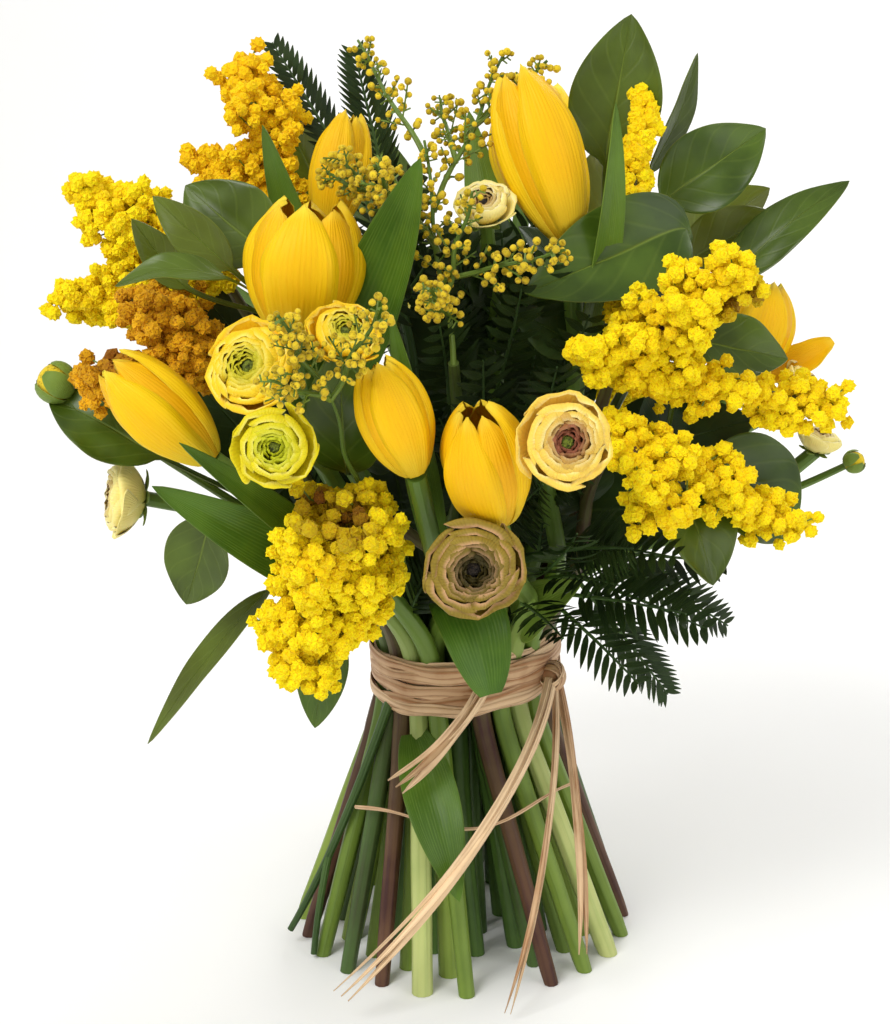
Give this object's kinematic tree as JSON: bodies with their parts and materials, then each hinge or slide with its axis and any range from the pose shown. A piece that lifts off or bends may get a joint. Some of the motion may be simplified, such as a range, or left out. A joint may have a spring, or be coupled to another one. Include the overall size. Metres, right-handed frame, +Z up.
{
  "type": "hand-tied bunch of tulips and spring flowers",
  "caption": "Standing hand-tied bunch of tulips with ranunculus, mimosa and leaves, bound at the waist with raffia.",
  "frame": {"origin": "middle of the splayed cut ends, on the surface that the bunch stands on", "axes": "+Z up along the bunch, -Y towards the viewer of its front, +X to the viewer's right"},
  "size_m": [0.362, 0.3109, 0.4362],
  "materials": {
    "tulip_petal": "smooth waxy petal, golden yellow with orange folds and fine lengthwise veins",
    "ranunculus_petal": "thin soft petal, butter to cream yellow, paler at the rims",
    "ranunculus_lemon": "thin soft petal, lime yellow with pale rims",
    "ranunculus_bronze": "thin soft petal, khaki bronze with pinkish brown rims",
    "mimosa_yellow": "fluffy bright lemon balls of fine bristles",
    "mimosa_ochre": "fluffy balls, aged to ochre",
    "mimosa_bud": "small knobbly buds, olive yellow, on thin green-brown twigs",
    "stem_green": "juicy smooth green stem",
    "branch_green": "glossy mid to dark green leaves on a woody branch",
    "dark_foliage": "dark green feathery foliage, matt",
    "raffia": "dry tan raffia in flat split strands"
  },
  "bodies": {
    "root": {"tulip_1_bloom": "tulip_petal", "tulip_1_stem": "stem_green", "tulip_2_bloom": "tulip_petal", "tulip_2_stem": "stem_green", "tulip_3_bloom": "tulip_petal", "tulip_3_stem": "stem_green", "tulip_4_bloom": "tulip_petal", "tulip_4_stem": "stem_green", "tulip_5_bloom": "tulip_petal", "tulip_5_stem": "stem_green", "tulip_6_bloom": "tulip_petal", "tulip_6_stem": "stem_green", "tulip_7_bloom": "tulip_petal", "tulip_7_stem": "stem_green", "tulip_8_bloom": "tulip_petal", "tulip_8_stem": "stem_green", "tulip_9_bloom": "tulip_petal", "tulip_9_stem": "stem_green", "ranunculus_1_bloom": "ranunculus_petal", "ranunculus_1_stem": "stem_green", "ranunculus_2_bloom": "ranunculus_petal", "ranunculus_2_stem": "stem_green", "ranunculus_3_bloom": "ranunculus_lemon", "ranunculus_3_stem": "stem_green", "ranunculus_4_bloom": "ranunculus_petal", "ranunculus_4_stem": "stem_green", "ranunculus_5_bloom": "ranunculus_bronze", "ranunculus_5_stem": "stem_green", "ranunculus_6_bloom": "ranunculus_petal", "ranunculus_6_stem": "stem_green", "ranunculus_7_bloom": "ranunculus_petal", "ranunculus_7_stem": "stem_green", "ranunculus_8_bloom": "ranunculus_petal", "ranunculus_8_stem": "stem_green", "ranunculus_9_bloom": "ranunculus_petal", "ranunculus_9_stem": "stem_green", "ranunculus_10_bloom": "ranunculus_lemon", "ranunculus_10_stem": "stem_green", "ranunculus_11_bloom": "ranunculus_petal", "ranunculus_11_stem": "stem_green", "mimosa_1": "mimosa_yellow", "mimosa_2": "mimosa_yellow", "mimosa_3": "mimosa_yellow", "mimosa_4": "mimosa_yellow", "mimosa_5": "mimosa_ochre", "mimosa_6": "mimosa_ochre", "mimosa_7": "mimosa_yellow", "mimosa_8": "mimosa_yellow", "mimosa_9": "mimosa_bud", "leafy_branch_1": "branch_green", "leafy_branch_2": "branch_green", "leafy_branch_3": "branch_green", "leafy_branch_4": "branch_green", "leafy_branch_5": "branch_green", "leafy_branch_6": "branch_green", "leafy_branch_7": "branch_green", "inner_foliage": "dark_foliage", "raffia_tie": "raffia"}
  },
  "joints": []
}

+ + + + + + +

Given exercise —
Find out how many lines in the listing contain the string "materials". Give the number alone.

The solution —
2